To my bestfriend who never failed to listen to my endless whinings. Thank you. If there’s one person to whom I will always be grateful to, it’s you. I know I give you stress always whenever I will tell you about my problematic life to the point when you will curse, fuck, fucking shit, fucking shit ass. Now you know the contagion effect. LOL. You and me are alike. You are the only person I really can count to. Thank you for helping me express myself more. You even make speeches for me and train me. Though you had a hundred reasons to leave me, you didn’t and I will always be forever thankful that you are staying. You are the best bud I ever had. I don’t always tell you how much I appreciate you, but I really do.

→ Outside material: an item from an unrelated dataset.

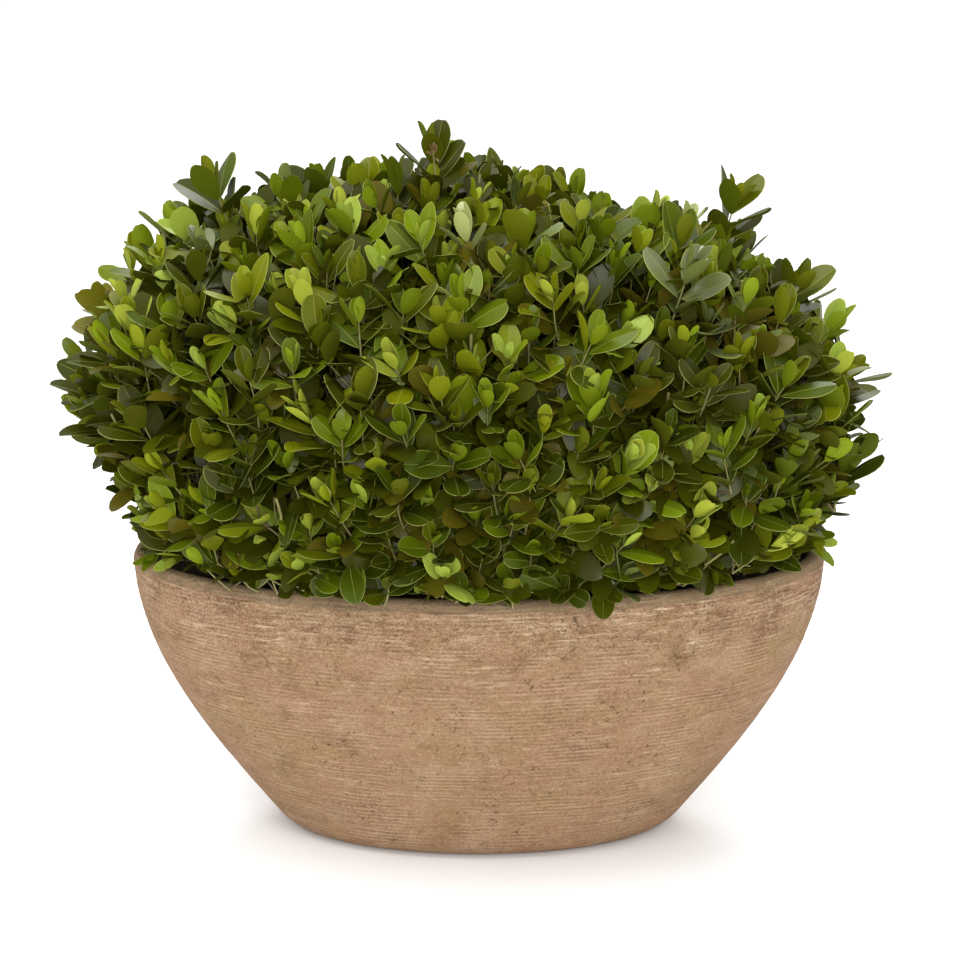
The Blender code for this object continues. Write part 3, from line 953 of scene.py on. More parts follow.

I have a lot to say to you but I cannot just write them all here or else I will end up telling everything that happened. At the bottom of my heart and at the top of my lungs, I will be forever grateful that we crossed each other’s paths. You’re my batman!

To everybody I have met and made relationships (platonic, romantic et al) with, serious or not, I am thankful for the learning and the experiences, good or bad. To those who hate me, i don’t mind. Keep on hating. I don’t live to please you anyways. To those who made my life miserable, to those who caused me stress, I give you the middle finger but I am hoping that one day, we will be able to give each other a high five and for the people who love me, thank you. I am wishing you all a great life. Cheers!